The Minister talked about work being “fairer for all”. For that to be true, we need a thriving economy that provides opportunities for people in every economy, which will require a major rebalancing of our currently unequal regional economies. To do this, we need to convert the industrial strategy into a much more overt regional prosperity strategy. We need ambitious goals on which to focus, and for that we should change the Industrial Strategy grand challenges. I suggest: delivering carbon neutrality; creating a transport revolution; ushering in an era of zero-carbon housing and commercial buildings; and developing world leadership in health and well-being innovation.
Three key enablers will help us to meet these challenges. First, we must embrace the digital revolution, but in a way that is inclusive and a force for good, delivering well-paid jobs. Secondly, we need to create a national skills strategy with Cabinet-level accountability across government, which will have to deliver a skilled workforce—not just a future workforce, but the present workforce upskilled through lifelong learning accounts. There must be a major expansion of all apprenticeships, including higher-quality ones.
The third point is the science budget. I think all parties agree on an increase in the science budget. To address that, we need the finance, and the Liberal Democrats will expand the British Business Bank to perform a central role in the economy. We have to ensure that small, medium and entrepreneurial businesses have access to capital. This is not happening at the moment, and it is pulling back the supply side of our economy.

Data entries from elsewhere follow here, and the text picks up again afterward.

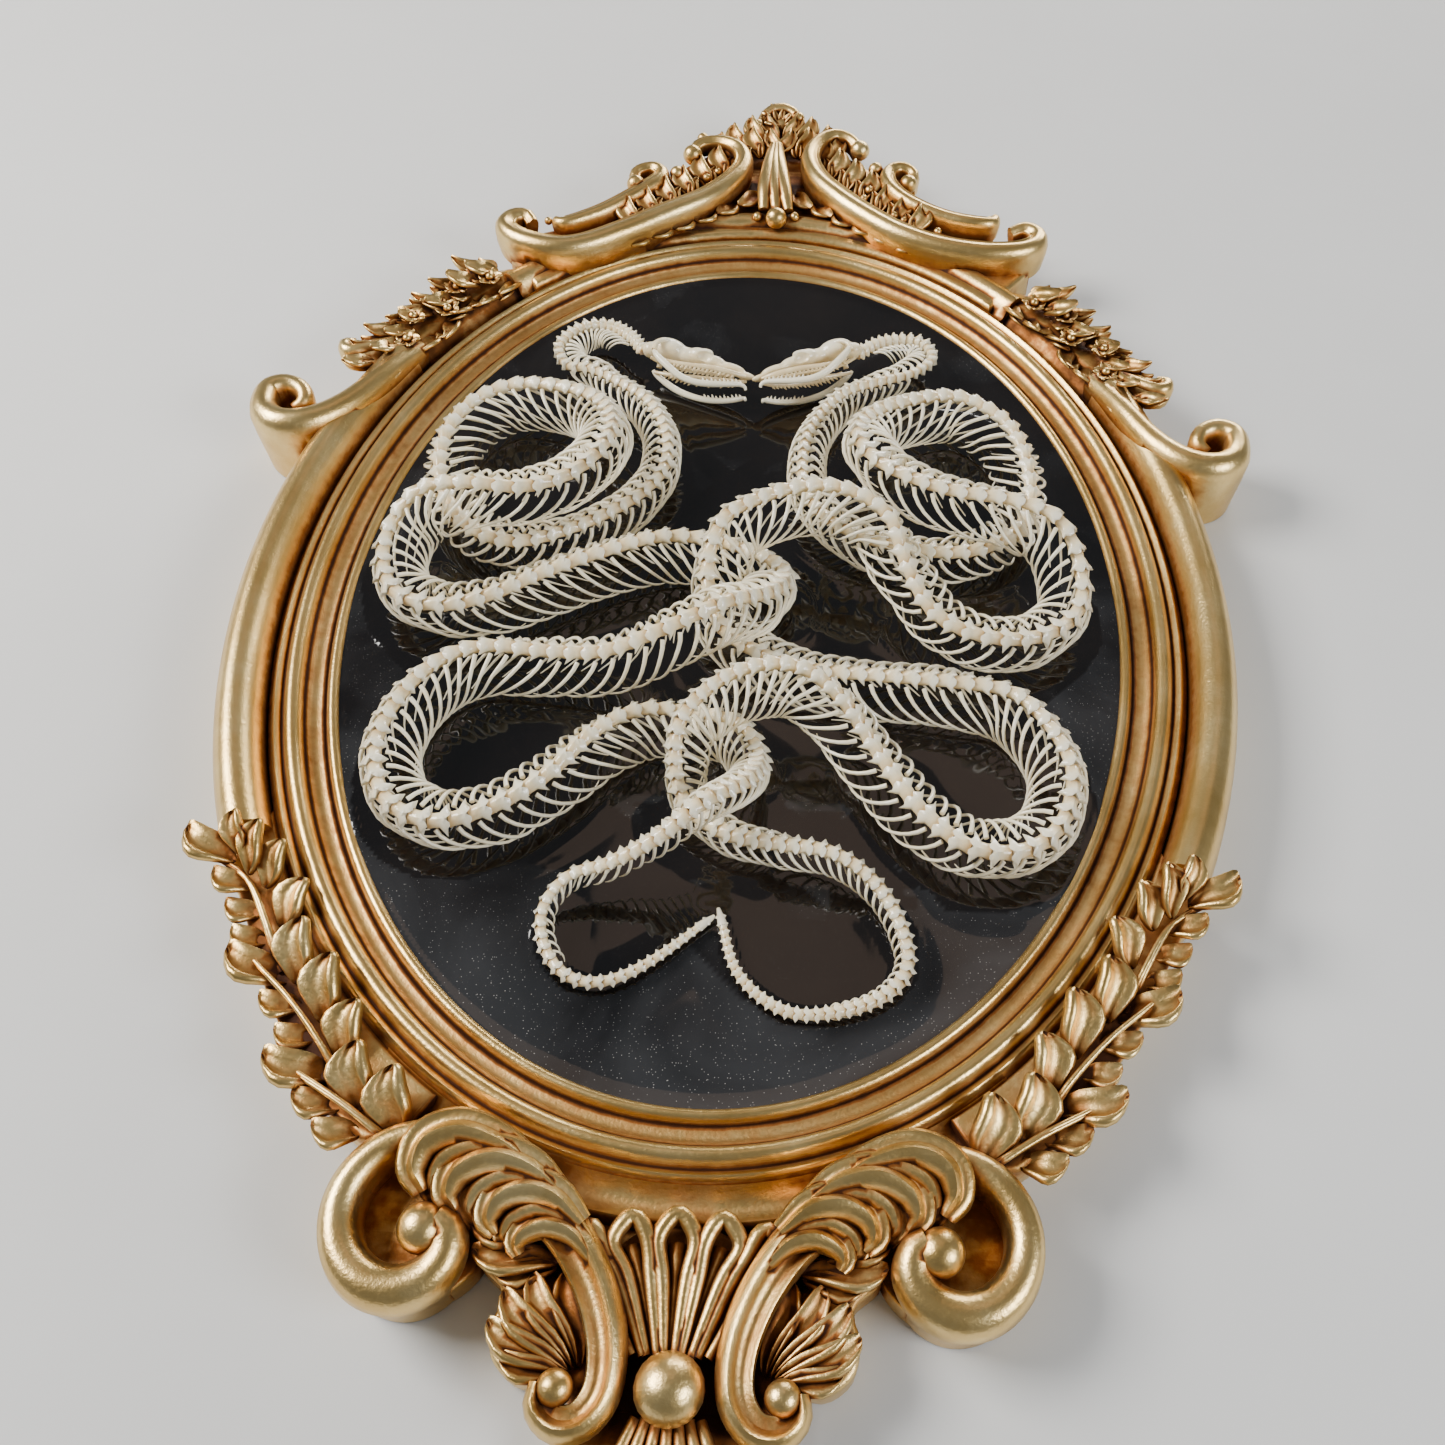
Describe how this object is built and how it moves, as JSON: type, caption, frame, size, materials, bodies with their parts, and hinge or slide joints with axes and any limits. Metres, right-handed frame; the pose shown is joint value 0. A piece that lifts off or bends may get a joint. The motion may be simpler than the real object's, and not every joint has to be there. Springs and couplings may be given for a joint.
{
  "type": "framed snake skeletons",
  "caption": "Entwined snake skeletons, nose to nose, set on a glossy black resin panel inside an ornate oval gilt frame that lies on its flat back.",
  "frame": {"origin": "centre of the oval opening, on the flat back that the frame lies on", "axes": "+X to the right of the picture, +Y towards the crown at the top of the frame, +Z out of the picture"},
  "size_m": [0.22, 0.3593, 0.0313],
  "materials": {
    "gilt": "antique champagne gilding over cast resin, brown wax in the hollows",
    "resin": "poured glossy black resin with a fine sparkle",
    "bone": "cleaned ivory bone with a gloss coat"
  },
  "bodies": {
    "root": {"resin_panel": "resin", "moulding_oval": "gilt", "torus_left": "gilt", "torus_right": "gilt", "crown_plate": "gilt", "crown_scroll_left": "gilt", "crown_scroll_right": "gilt", "crown_drop": "gilt", "swag_left": "gilt", "swag_right": "gilt", "side_volute_left": "gilt", "side_volute_right": "gilt", "laurel_left": "gilt", "laurel_right": "gilt", "foot_plate": "gilt", "foot_volute_left": "gilt", "foot_volute_right": "gilt", "acanthus_left": "gilt", "acanthus_right": "gilt", "fan": "gilt", "boss": "gilt", "pendant": "gilt", "skull": "bone", "mandible_upper": "bone", "mandible_lower": "bone", "neck_left": "bone", "neck_right": "bone", "trunk_1_left": "bone", "trunk_1_right": "bone", "trunk_2_left": "bone", "trunk_2_right": "bone", "trunk_3_left": "bone", "trunk_3_right": "bone", "trunk_4_left": "bone", "trunk_4_right": "bone", "trunk_5_left": "bone", "trunk_5_right": "bone", "trunk_6_left": "bone", "trunk_6_right": "bone", "trunk_7_left": "bone", "trunk_7_right": "bone", "tail": "bone", "second_snake": "bone"}
  },
  "joints": []
}
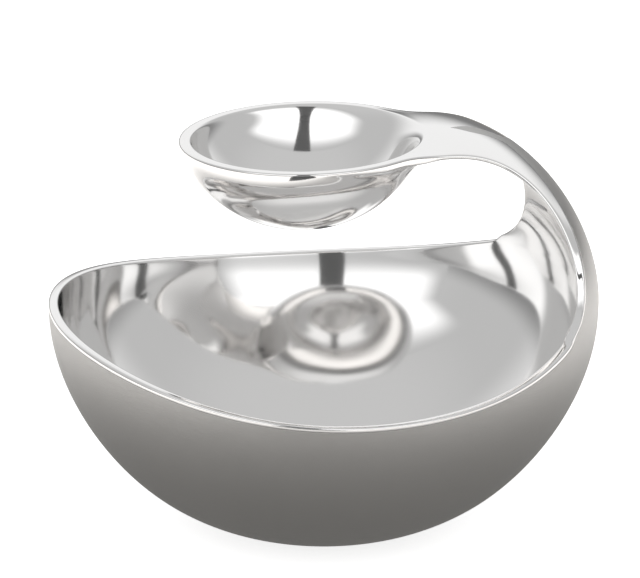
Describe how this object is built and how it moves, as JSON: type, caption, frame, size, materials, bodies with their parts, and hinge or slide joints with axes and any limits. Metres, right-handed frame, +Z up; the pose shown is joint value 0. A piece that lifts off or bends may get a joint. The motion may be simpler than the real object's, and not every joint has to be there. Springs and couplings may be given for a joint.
{
  "type": "chip and dip server",
  "caption": "Cast aluminium chip bowl whose wall curls over the top as an arm and holds a small dip bowl; satin outside, polished lip and inside.",
  "frame": {"origin": "middle of the flat round base, on the table", "axes": "+Z up, +X to the side where the arm leaves the chip bowl, +Y to the far side; symmetric about the XZ plane"},
  "size_m": [0.3056, 0.3018, 0.2225],
  "materials": {
    "satin_alloy": "satin outside, mirror-polished lip and inside",
    "polished_alloy": "mirror polished",
    "weld_alloy": "ground flush and finished like the metal around it"
  },
  "bodies": {
    "root": {"chip_bowl": "satin_alloy", "arm_root_weld": "weld_alloy", "arm": "satin_alloy", "dip_neck_weld": "weld_alloy", "dip_bowl": "polished_alloy"}
  },
  "joints": []
}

The business elements of this Queen’s Speech fail on two counts. First, they are clearly not part of a sensible, deliverable legislative programme. Secondly, they fail as an election manifesto. This is not intended to draw the nation together. This Speech reveals the narrow, divisive plans the Government have for this country. By promising things they know they cannot deliver, the Tories are playing a dangerous game. By pointing the blame at others, the Tories are creating an environment of aggression and fear. By cynically playing on these fears, the Tories are dividing and hoping to rule people in this country. I have more faith in the robustness of our democracy and the spirit of the British people. They will see through this cynicism.